Nell’ideale tragitto di capolavori assoluti mozartiani, la serata si completa con il Requiem Kv 626: se non ci fosse bisognerebbe inventarlo. Abbiamo appena detto come per tutta la sua esistenza il salisburghese considerasse il teatro musicale l’approdo naturale, la calamita irresistibile a cui sentiva votata la sua vita di musicista.

Nel Requiem, notoriamente ultimo e incompiuto della sua breve e intensissima esistenza, sembra condensarsi, su altro livello, la stessa dimensione drammaturgica: Mozart mette in scena la vicenda della vita umana nel suo momento ineludibile. Parla dell’uomo Mozart, parla di ogni uomo. Come in tutto il suo teatro, ogni vicenda è contingente e assoluta nello stesso tempo. Il fatto che si trattasse di una commissione (del conte Franz von Walsegg, che voleva ascriversene la paternità in cambio di compenso a Mozart) aggiunge un quid di mistero a un’opera simbolo che fin dalla sua apparizione non ha mai smesso di regalare fascino, interrogativi e ammirazione.

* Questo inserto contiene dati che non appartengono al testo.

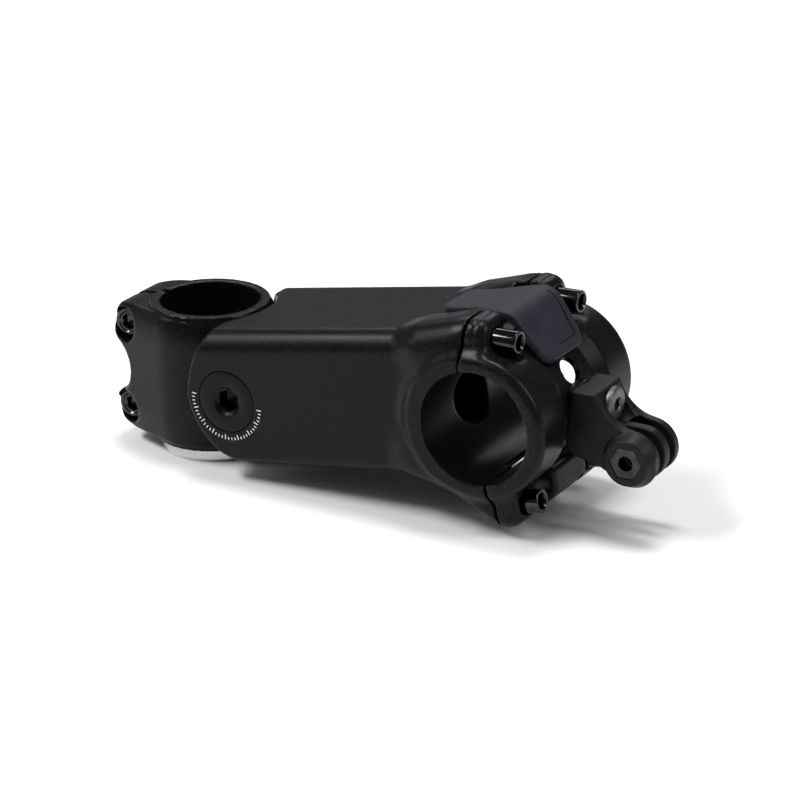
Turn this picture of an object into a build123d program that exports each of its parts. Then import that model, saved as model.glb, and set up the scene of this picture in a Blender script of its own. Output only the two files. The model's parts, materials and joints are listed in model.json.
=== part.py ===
"""Suspension handlebar stem: a steerer clamp and a bar-holding body joined by one pivot, with
elastomers between them. Origin on the steerer axis at the clamp's mid-height, +X towards the
handlebar, +Y to the left, +Z up the steerer. Millimetres."""
from math import atan2, cos, degrees, pi, radians, sin, tan
import os

from build123d import *

# ---------------------------------------------------------------- driving dimensions
STEERER_R = 14.3            # 1-1/8 inch steerer
CLAMP_H = 41.0              # clamp stack height
CLAMP_R = 19.4              # clamp outside, between the collars
RING_R = 17.6               # collar at each end of the clamp
LUG_X, LUG_Z, LUG_R = -21.8, 12.5, 6.2      # pinch bolt axes and the lugs round them
WAIST_X, WAIST_Z, WAIST_R = -28.8, -0.8, 8.8    # hollow between the lugs, across the slit
COLLAR_H, SHOULDER = 3.3, 4.7               # collar, and the slope between it and the full clamp
LUG_HALF, LUG_CORNER = 12.6, 6.5            # half width of the lugs across the slit, and their corners
SLIT = 2.0
PINCH_SEAT, WASHER = -4.4, 1.0              # where the pinch bolts seat, and their washers
PINCH_HEAD_R, PINCH_HEAD_L = 4.25, 4.6
PINCH_POCKET_R = 4.9        # counterbore round a pinch bolt's head
PIVOT_X, PIVOT_Z = 20.0, 0.5
EAR_HALF = 15.4             # half width of the clamp's tongue at the pivot
LEVER_HALF = 11.0           # half width of the tongue in front of it
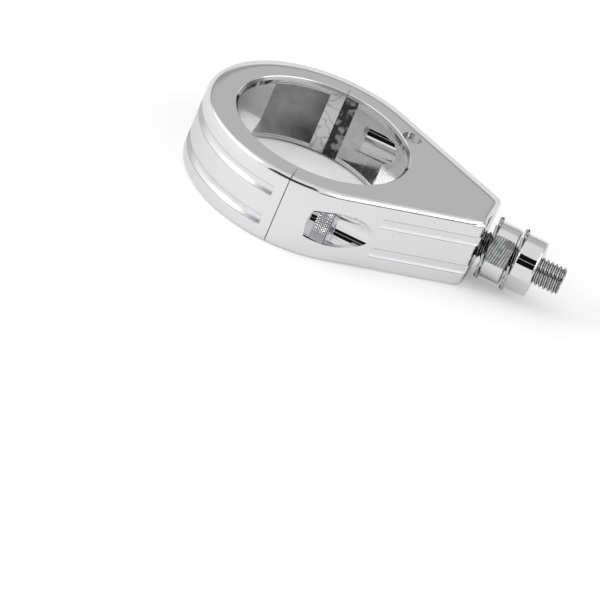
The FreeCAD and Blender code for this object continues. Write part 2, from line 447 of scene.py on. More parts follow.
def groove_group():
    """How deep a point lies under a crest, round an axis parallel to X."""
    inputs = {"Place": None, "Axis y": 0.0, "Crest": 0.004, "Depth": 0.0006}
    graph, entry, leave = new_group("groove_depth", inputs, ("Depth", "Flank"))
    _, y, z = graph.parts(entry["Place"])
    radius = graph.length(graph.minus(y, entry["Axis y"]), z)
    # 0 at the crest and 1 at the root; a bore's wall lies further in and gets no painted shade
    below = graph.ratio(graph.minus(entry["Crest"], radius), entry["Depth"])
    outside_bore = graph.ramp(below, low=1.3, high=1.6, start=1.0, end=0.0)
    graph.feed(leave["Depth"], graph.product(graph.ramp(below, low=0.15, high=1.0), outside_bore))
    graph.feed(leave["Flank"], graph.band(below, centre=0.5, half=0.4, soft=0.2))


def milling_group():
    """Cutter lines on the two wrench flats of a nut that is turned about X."""
    inputs = {"Place": None, "Turn": 0.0, "Flat": 0.0071, "Pitch": 0.0006, "Slant": 0.6}
    graph, entry, leave = new_group("milling", inputs, ("Mask", "Lines"))
    x, y, z = graph.parts(entry["Place"])
    cosine = graph.math("COSINE", entry["Turn"])
    sine = graph.math("SINE", entry["Turn"])
    out = graph.minus(graph.product(z, sine), graph.product(y, cosine))
    up = graph.plus(graph.product(z, cosine), graph.product(y, sine))
    from_flat = graph.off(graph.unsigned(out), entry["Flat"])
    graph.feed(leave["Mask"], graph.before(from_flat, FLAT_TOLERANCE, HAIR))
    wander = graph.noise(entry["Place"], scale=240.0, detail=2.0)
    run = graph.plus(x, graph.product(up, entry["Slant"]))
    run = graph.math("MULTIPLY_ADD", wander, CUTTER_WANDER, run)
    turns = graph.product(graph.ratio(run, entry["Pitch"]), math.tau)
    wave = graph.math("MULTIPLY_ADD", graph.math("SINE", turns), 0.5, 0.5)
    fade = graph.noise(entry["Place"], scale=700.0, detail=2.0)
    fade = graph.ramp(fade, low=0.35, high=0.6, start=0.25)
    graph.feed(leave["Lines"], graph.product(wave, fade))


def bore_group():
    """Distance from the tube's axis, and masks for past the bore, between the plates and its mouths."""
    inputs = {"Place": None, "Bore radius": 0.0245, "Half height": 0.0104, "Plate": 0.0021,
              "Mouth": 0.0008, "Mouth rim": 0.0001}
    outputs = ("Radius", "Past bore", "Between", "Mouth")
    graph, entry, leave = new_group("bore_zones", inputs, outputs)
    x, y, z = graph.parts(entry["Place"])
    radius = graph.length(x, y)
    past_wall = graph.minus(radius, entry["Bore radius"])
    under_face = graph.minus(entry["Half height"], graph.unsigned(z))
    plate_edge = graph.minus(entry["Plate"], CLOSE)
    near_bore = graph.before(graph.minus(past_wall, entry["Mouth"]), FINE, HAIR)
    in_mouth = graph.before(under_face, graph.plus(entry["Mouth"], HAIR), HAIR)
    below_rim = graph.past(under_face, graph.plus(entry["Mouth rim"], HAIR), HAIR)
    graph.feed(leave["Radius"], radius)
    graph.feed(leave["Past bore"], graph.past(past_wall, FINE + THIN, THIN))
    graph.feed(leave["Between"], graph.past(under_face, plate_edge, THIN))
    graph.feed(leave["Mouth"], graph.product(near_bore, in_mouth, below_rim))


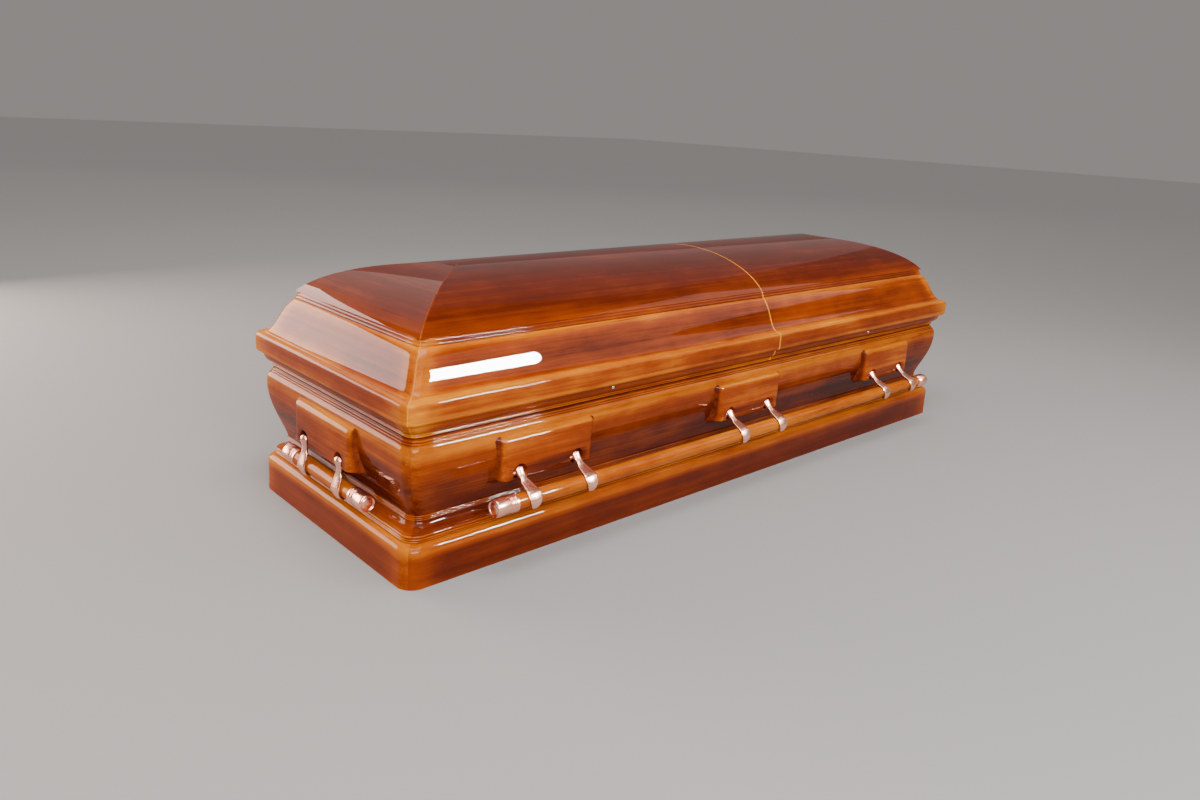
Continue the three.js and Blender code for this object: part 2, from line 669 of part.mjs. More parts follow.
function hingeLeaf(spans, knuckles, bottom) {
  const outer = HINGE_Y - HINGE_RADIUS - FIT_GAP;
  const inner = RIM_WIDTH / 2 - PAD_INSET + 3 * FIT_GAP;
  const slab = (start, end, low, high) => {
    const geometry = new THREE.BoxGeometry(end - start, high - low, LEAF_THICKNESS);
    geometry.translate((start + end) / 2, (low + high) / 2, bottom + LEAF_THICKNESS / 2);
    return toSolid(merged(geometry));
  };
  let leaf = null;
  for (const [start, end] of spans) {
    const strip = slab(start, end, inner, outer);
    leaf = leaf === null ? strip : leaf.add(strip);
  }
  for (const [start, end] of knuckles) {
    const geometry = new THREE.CylinderGeometry(HINGE_RADIUS, HINGE_RADIUS, end - start, KNUCKLE_SIDES);
    geometry.rotateZ(Math.PI / 2);
    geometry.translate((start + end) / 2, HINGE_Y, HINGE_Z);
    leaf = leaf.add(toSolid(merged(geometry))).add(slab(start, end, outer - 1, HINGE_Y));
  }
  return fromSolid(leaf);
}

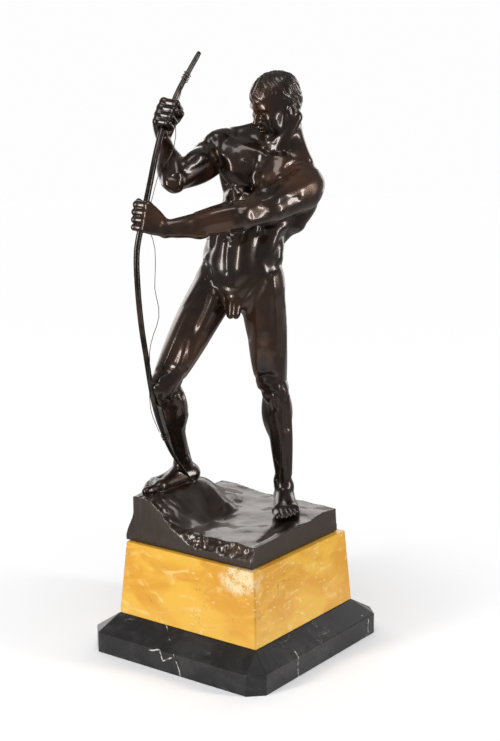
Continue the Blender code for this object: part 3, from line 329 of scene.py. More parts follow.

Certo, il soggetto è sacro, o per meglio dire, metafisico: racconta del confronto dell’uomo con la morte.

La grandezza del Requiem sta nel fatto che i contenuti, nella loro forza e bellezza, sono fortemente teatrali, carichi di quella forza che proprio il melodramma di Mozart ha consegnato alla musica e alla storia. Che abbia colpito tanto l’immaginario dei posteri, di grandi maestri come Beethoven e Brahms come comuni mortali, dimostra che l’idea della musica, tutta, di Mozart sapeva raccogliere sotto un unico cielo anche i generi più diversi. E spiega perché questo Requiem, molto più di tutti quelli che lo avevano preceduto, ha preso uno spazio unico dell’immaginario collettivo. Che poi nei nostri tempi abbia trovato uno spazio privilegiato nel cinema, non è che una conseguenza logica. Proprio come il fatto che domani sera venga eseguito sul palcoscenico di un teatro, allo stesso modo come capita di ascoltarlo in una chiesa, senza alcun problema.